Just posted the latest set:

http://55tools.blogspot.com/


Rob


1506 Is a Clapboard Gauge. Similar to Patent 354,680:

http://www.google.com/patents?vid=354680


I don't know how you solved that one!

The history of the clapboard fascinates me. The Pilgrims brought tools
but could not build adequate housing until Indians showed them how. The
colonists began calling weather boards "clapboards". That kind of
construction was almost unknown in England. Poor New Englanders used
wood sheathing without clapboards. It wasn't weatherproof and houses
didn't last long.

A century earlier, Verrazzano had loved his stay with Indians on the
Narragansett bay. Among other things, he loved their gentility, the
quality of their housing and boats, and the efficiency of their
manufacturing.

On Cape Cod, Pilgrims were impressed to find a fort built like a
European fort and ropes and nets manufactured like English ones. They
mentioned boards.
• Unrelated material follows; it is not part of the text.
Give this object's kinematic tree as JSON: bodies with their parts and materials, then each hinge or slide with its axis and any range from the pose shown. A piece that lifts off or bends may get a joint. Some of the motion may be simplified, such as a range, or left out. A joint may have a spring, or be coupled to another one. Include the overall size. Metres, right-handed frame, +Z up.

I had thought clapboards had always been sawed, but
that didn't come about until 1780 or so. Before that, they were split
and shaved.

Indians in New England had board beds large enough for several adults.
They were known for large, comfortable dome houses made of poles covered
with mats. This construction allowed them to take their "siding" with
them if they spent summers at the shore and winters inland. For
permanent structures, I wonder if they used clapboards.